Transgender children’s essentialist beliefs

In two recent articles, Gülgöz and Gelman examine essentialist beliefs about gender in young children. The first, published in PLoS One is “Gender essentialism in transgender and cisgender children” by Gülgöz, DeMeules, Gelman, & Olson (2019)

 

The PLoS One piece is available as full text; as a result, I am not providing the parenthetic research citations by name here but they are available in the article itself. They review the research on essentialist beliefs about gender as follows:

 

Previous research has documented strong gender essentialism among cisgender children, especially in early childhood. For example, by 3 to 5 years of age, children expect that gender will stay the same throughout the lifespan (e.g., a girl will grow up to be a mom) even when reasoning about a child who is raised solely among other-gender individuals (e.g., believing that a girl who is raised entirely among boys and men will still grow up to show properties stereotypically associated with girls). Additionally, by four years old, cisgender children believe that even if a girl looks like a boy, as long as she is categorized as a girl, she will share more properties (e.g., preferences in novel activities) with other girls than boys. By age five, cisgender children reject the possibility that a girl and a boy might be the same kind of person, viewing these categories as discrete, natural, and not determined by convention. And when six-year-olds are asked why a girl might want to play dress-up rather than baseball, they give the essentialist explanation that girls were born this way.

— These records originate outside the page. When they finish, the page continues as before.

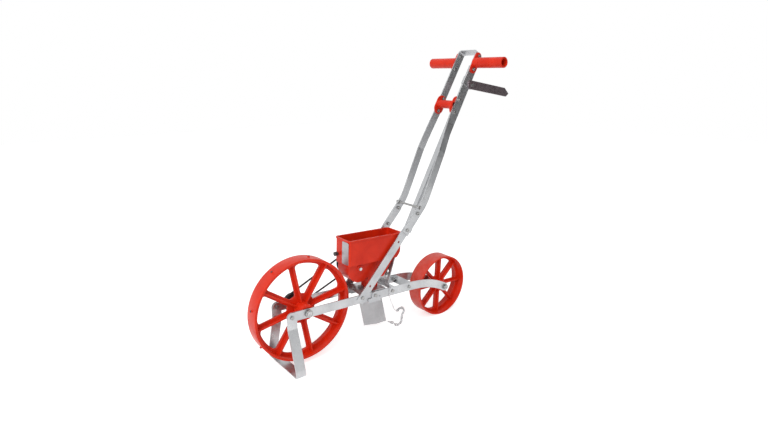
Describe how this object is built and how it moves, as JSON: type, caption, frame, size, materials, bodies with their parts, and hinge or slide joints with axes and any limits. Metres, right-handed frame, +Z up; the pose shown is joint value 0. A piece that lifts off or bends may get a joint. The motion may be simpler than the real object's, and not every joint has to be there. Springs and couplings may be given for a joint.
{
  "type": "garden seeder",
  "caption": "Walk-behind row seeder: spoked drive wheel, belt-driven seed plate under a hopper, opener shoe, drag chain, rear press wheel, folding stand and strip-steel handle.",
  "frame": {"origin": "on the ground, under the middle of the whole machine's outline, parked on its front stand and rear wheel", "axes": "+Z up, +X to the rear, towards the press wheel and the handle, +Y to the machine's right"},
  "size_m": [0.9078, 0.299, 0.8393],
  "materials": {
    "galvanised_steel": "zinc plated, satin",
    "zinc_fasteners": "zinc plated",
    "bright_steel": "bright drawn",
    "red_plastic": "moulded, semi-gloss",
    "rear_wheel_plastic": "moulded, semi-gloss",
    "black_plastic": "moulded, matt",
    "belt_rubber": "smooth round cord",
    "plate_aluminium": "satin"
  },
  "bodies": {
    "frame": {"brace_bolts": "zinc_fasteners", "chain_hanger_wire": "bright_steel", "drag_chain": "bright_steel", "drive_belt": "belt_rubber", "frame_bolts": "zinc_fasteners", "front_axle_bushes": "black_plastic", "grip_bolts": "zinc_fasteners", "handle_brace": "red_plastic", "handle_hoop": "galvanised_steel", "handle_joint_bolts": "zinc_fasteners", "hopper": "red_plastic", "hopper_adjust_bolt": "zinc_fasteners", "hopper_front_knob": "black_plastic", "hopper_plate": "plate_aluminium", "hopper_rear_bracket": "galvanised_steel", "hopper_saddle": "galvanised_steel", "kickstand_pivot_bolts": "zinc_fasteners", "left_grip": "red_plastic", "left_lower_handle_bar": "galvanised_steel", "left_opener_plate": "galvanised_steel", "left_side_rail": "galvanised_steel", "marker_arm": "galvanised_steel", "marker_clamp": "galvanised_steel", "marker_clamp_bolt": "zinc_fasteners", "opener_clamp_bolt": "zinc_fasteners", "opener_guide": "galvanised_steel", "rear_axle_bolt": "zinc_fasteners", "rear_axle_nut": "zinc_fasteners", "rear_cross_plate": "galvanised_steel", "rear_spacers": "zinc_fasteners", "right_grip": "red_plastic", "right_lower_handle_bar": "galvanised_steel", "right_opener_plate": "galvanised_steel", "right_side_rail": "galvanised_steel", "seed_shaft_bushes": "black_plastic", "spreader_nuts": "zinc_fasteners", "spreader_rod": "zinc_fasteners"},
    "front_wheel_set": {"front_wheel": "red_plastic", "front_axle": "bright_steel", "front_wheel_pin": "zinc_fasteners", "front_axle_collar": "zinc_fasteners", "drive_pulley": "black_plastic"},
    "seed_drive": {"seed_shaft": "bright_steel", "seed_plate": "black_plastic", "seed_pulley": "black_plastic"},
    "rear_wheel_set": {"rear_wheel": "rear_wheel_plastic"},
    "stand": {"kickstand": "galvanised_steel"},
    "opener": {"opener_shoe": "galvanised_steel"},
    "blade": {"marker_blade": "galvanised_steel"}
  },
  "joints": [
    {"name": "front_wheel_spin", "type": "hinge", "parent": "frame", "child": "front_wheel_set", "pos_m": [-0.3109, 0, 0.15666], "axis": [0, 1, 0], "continuous": true},
    {"name": "seed_drive_spin", "type": "hinge", "parent": "frame", "child": "seed_drive", "pos_m": [-0.12741, 0, 0.23272], "axis": [0, 1, 0], "continuous": true},
    {"name": "rear_wheel_spin", "type": "hinge", "parent": "frame", "child": "rear_wheel_set", "pos_m": [0.19807, 0, 0.099], "axis": [0, 1, 0], "continuous": true},
    {"name": "kickstand_fold", "type": "hinge", "parent": "frame", "child": "stand", "pos_m": [-0.36086, 0, 0.15884], "axis": [0, 1, 0], "range_deg": [0, 115]},
    {"name": "opener_depth", "type": "slide", "parent": "frame", "child": "opener", "axis": [-0.2028, 0, 0.9792], "range_m": [-0.015, 0.01]},
    {"name": "marker_blade_turn", "type": "hinge", "parent": "frame", "child": "blade", "pos_m": [0.27942, 0, 0.73645], "axis": [0, 1, 0], "range_deg": [-50, 60]}
  ],
  "couplings": [
    {"joint": "seed_drive_spin", "follows": "front_wheel_spin", "ratio": 0.83636}
  ]
}
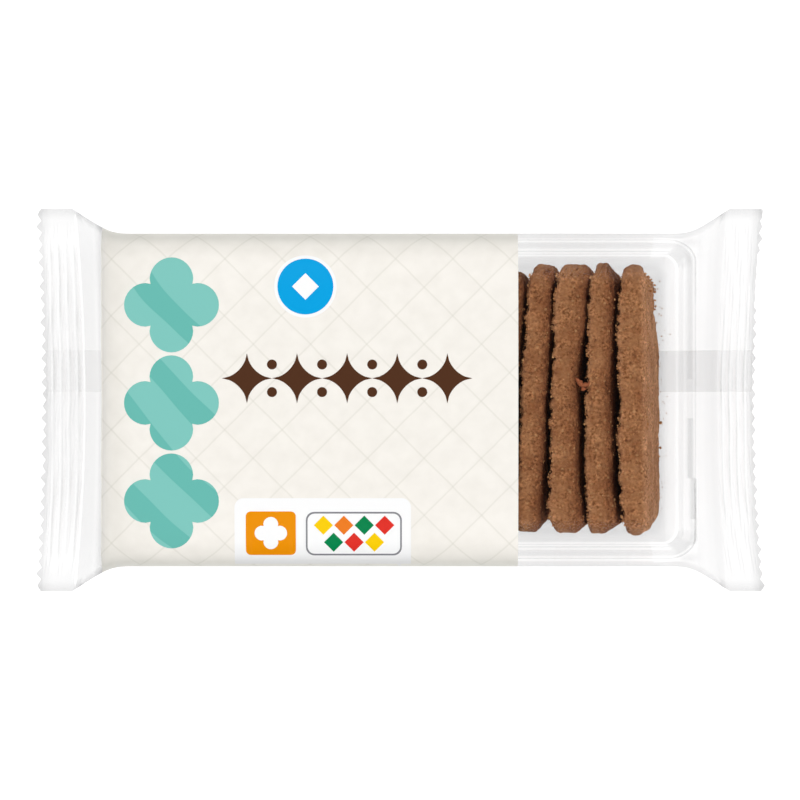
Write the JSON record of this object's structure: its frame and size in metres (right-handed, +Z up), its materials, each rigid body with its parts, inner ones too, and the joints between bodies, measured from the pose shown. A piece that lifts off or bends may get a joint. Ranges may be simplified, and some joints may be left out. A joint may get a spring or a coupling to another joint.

Among previous research examining cisgender children’s gender essentialism, at least one study has examined cisgender children’s essentialism when they are asked to reason about transgender targets. When they heard descriptions of a child who identified and presented as a gender different from what they were assigned at birth, about half of 5- to 11-year-old cisgender participants consistently believed that the target child should be categorized as the gender associated with their sex at birth. Thus, from a young age, children might view gender as inborn, biologically based, stable, and predictive of other nonobvious properties, even in cases where outward environmental influences might provide contradictory information.

In this study, they find:

 

When asked to make inferences about a baby’s future gender-typed preferences, transgender participants, their cisgender siblings, and cisgender controls all reliably used the target’s sex at birth to predict whether that target character would show feminine-typed or masculine-typed preferences in the future. Importantly, this was true both when targets were raised by parents of the same sex as the child and when targets were raised by parents of a different sex than the child—though across groups, participants also believed that children raised by parents who shared their sex would have stronger gender-typed preferences than children raised by parents who did not share their sex.

Part of what I find interesting about this study is the finding that, as cisgender children became older, they made more stereotypical judgments when vignettes presented to them involved a child and a sex-matched parent than one with an other-sex parent, which is interpreted to mean that older cisgender children believe that socialization plays a role as well as sex at birth. Interestingly, the transgender children did not exhibit this pattern of increasingly assuming socialization plays a role in gender. However, while the transgender children seem to know that their identity is not consistent with their sex assigned at birth, they believe that others are likely to adhere to stereotypes about the sex assigned at birth. The authors suggest that this may mean either that transgender children know their circumstance is rare or that they know that gender is different from sex. 

 

Gülgöz, Alonso, Olson, & Gelman (2021) in Developmental Science examine “Transgender and cisgender children's essentialist beliefs about sex and gender identity.” They add a study to the one described above and find, “Moreover, transgender and cisgender children did not differ in their essentialism of sex (i.e., whether body parts would remain stable over time). Importantly, however, transgender children were less likely than unrelated cisgender children to essentialize when hearing an ambiguous gender/sex label (‘girl’ or ‘boy’).”

 

This is an area where more research is needed but it may be helpful to those who work with transgender children, their siblings, and their families.